Eusebius informs us, on the authority of Porphyry, "That the Egyptians acknowledged intellectual author or creator of the world, under the name of Cneph; and that they worshiped him in a statue of human form and dark blue complexion. " …
In the Evangelical Preparation of Eusebius,* is a passage which pretty well proves that the worship of Vishnu or Cristna or was held in Egypt, under the name of Kneph : … "The Egyptians, it is said, represented the Demiurgos Knep, as of a blue colour, bordering on black, with a girdle and a sceptre."**
* Lib. iii. p.115.
** Class. Journ. No. XXIX. p.122.
Mr. Maurice says, "That Osiris, too, the black divinity of Egypt, and Chreeshna, the sable shepherd-God of Mathura, have the striking similitude of character, intimidated by Mr. Wilford, cannot be disputed, any more than that Chreeshna, from his rites continuing so universally to flourish in India, from such remote periods down to the present day, was the prototype, and Osiris the mythological copy. Both are renowned legislators and conquerors, contending equally with physical and spiritual foes : both are denominated the Sun; both descend to the shades and raise the dead."*
* Hist. Hind. Vol.II. p.477.
Again he says, "Now it is not a little remarkable that a dark blue tint, approaching to black, as his name signifies, was of the complexion of Chreeshna, who is considered by the Hindoos not so much an avatar, as the person of the great Veeshnu himself, the human form."* That is, he was incarnate, or in the flesh, as Jesus was said to be.
Page 135
For reasons which the reader will soon see, I am inclined to think that Osiris was not the copy of Cristna, but of the earlier God, Buddha.

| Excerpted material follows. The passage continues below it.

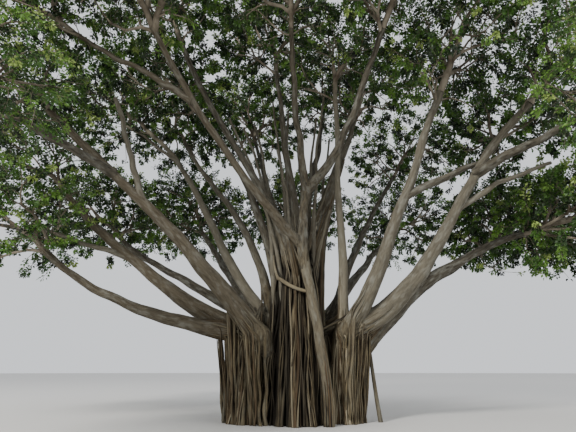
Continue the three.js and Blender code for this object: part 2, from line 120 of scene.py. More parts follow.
# Thinner stems that stand among the boughs. Each ends inside the foliage.
innerStems = {
    "slim_left": {"start": (-0.45, -0.75, 4.6), "heading": (190, 205), "rise": (84, 70, 62), "length": 6.6,
                  "girth": (0.10, 0.045)},
    "slim_centre": {"start": (-0.1, -0.8, 5.0), "heading": (160, 120), "rise": (86, 82, 78), "length": 7.6,
                    "girth": (0.095, 0.045)},
    "slim_right": {"start": (0.75, -0.6, 6.0), "heading": (40, 20), "rise": (88, 84, 80), "length": 7.2,
                   "girth": (0.085, 0.04)},
    "slim_rear": {"start": (0.9, 0.7, 4.2), "heading": (60, 70), "rise": (84, 74, 66), "length": 8.4,
                  "girth": (0.13, 0.05)},
    "slim_outer": {"start": (-0.7, -0.55, 4.3), "heading": (186, 175), "rise": (87, 80, 66), "length": 6.8,
                   "girth": (0.12, 0.05)},
    "slim_back": {"start": (-0.5, 0.3, 4.5), "heading": (150, 130), "rise": (86, 78, 68), "length": 8.0,
                  "girth": (0.13, 0.05)},
    "slim_middle": {"start": (-0.25, -0.1, 5.2), "heading": (95, 80), "rise": (88, 85, 78), "length": 7.4,
                    "girth": (0.12, 0.045)},
    "slim_front": {"start": (0.05, -1.0, 5.0), "heading": (200, 215), "rise": (88, 80, 74), "length": 4.6,
                   "girth": (0.075, 0.04)},
    "slim_high": {"start": (0.55, 0.4, 5.0), "heading": (55, 65), "rise": (87, 82, 72), "length": 7.8,
                  "girth": (0.12, 0.05)},
    "side_fork": {"on": "left_front", "at": 0.58, "heading": (225, 240), "rise": (60, 68, 55), "length": 3.8,
                  "girth": (0.13, 0.08)},
    "pale_fork": {"on": "pale_left", "at": 0.72, "heading": (190, 206), "rise": (52, 34, 22), "length": 3.4,
                  "girth": (0.10, 0.06)},
    "low_fork": {"on": "left_main", "at": 0.57, "heading": (183, 196), "rise": (18, 16, 22), "length": 3.9,
                 "girth": (0.13, 0.07)},
    "right_fork": {"on": "right_main", "at": 0.57, "heading": (352, 368), "rise": (34, 26, 20), "length": 4.2,
                   "girth": (0.13, 0.07)},
}

# The trunk: clusters of fused roots, as ellipses at breast height that narrow and lean as they rise.
clusters = {
    "centre": {"x": 0.04, "y": -0.30, "halfWidth": 1.08, "halfDepth": 1.25, "height": 6.5, "leanX": 0.06,
               "leanY": 0.20, "roots": 76, "top": (4.6, 6.3), "girth": (0.024, 0.085), "hosts": ()},
    "left": {"x": -1.64, "y": -0.15, "halfWidth": 0.56, "halfDepth": 0.88, "height": 3.7, "leanX": 0.06,
             "leanY": 0.10, "roots": 50, "top": (2.7, 3.5), "girth": (0.022, 0.075),
             "hosts": ("left_front", "left_main", "left_low")},
    "right": {"x": 1.69, "y": -0.05, "halfWidth": 0.56, "halfDepth": 0.86, "height": 3.5, "leanX": 0.16,
              "leanY": 0.0, "roots": 50, "top": (2.5, 3.3), "girth": (0.022, 0.075),
              "hosts": ("right_up", "right_main", "right_low", "pale_up")},
    "rear_left": {"x": -0.88, "y": 1.15, "halfWidth": 0.80, "halfDepth": 0.70, "height": 4.1, "leanX": -0.06,
                  "leanY": 0.08, "roots": 42, "top": (3.1, 3.9), "girth": (0.026, 0.085),
                  "hosts": ("back_left", "left_rear")},
    "rear_right": {"x": 0.95, "y": 1.15, "halfWidth": 0.85, "halfDepth": 0.70, "height": 4.0, "leanX": 0.08,
                   "leanY": 0.08, "roots": 42, "top": (3.0, 3.8), "girth": (0.026, 0.085),
                   "hosts": ("back_right", "right_back_low")},
}
clusterOutline = np.array([[0, 1.14], [0.1, 1.03], [0.35, 0.98], [0.65, 0.92], [0.86, 0.74], [1, 0.3]])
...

That by Osiris was meant to Sun, it is now allowed by every writer who has treated on the antiquities of Egypt. Mr. Maurice, as the reader sees, states him to have been black and that the Mnevis, or sacred bull, of Heliopolis, the symbol of Osiris, was also black. Osiris is allowed, also, to be the Seeva of India,* one of the three persons of the Indian God—Bramha, Vishnu or Cristna, and Seeva, of whom the bull of the zodiac was the symbol.
* Maurice, Ant. Ind.
It is curious to observe the number of trifling circumstances which constantly occur to prove the identity of the Hindoos and Egyptians, or rather the Ethiopians. The word Nile, in the Indian language, means black. … But the name of Nile was a modern one, (comparatively speaking,) a translation of the ancient name of this river, which last Siri. …
Page 138
Osiris and his Bull were black; all the Gods and Goddesses of Greece were black: at least this was the case with Jupiter, Bacchus, Hercules, Apollo, Ammon.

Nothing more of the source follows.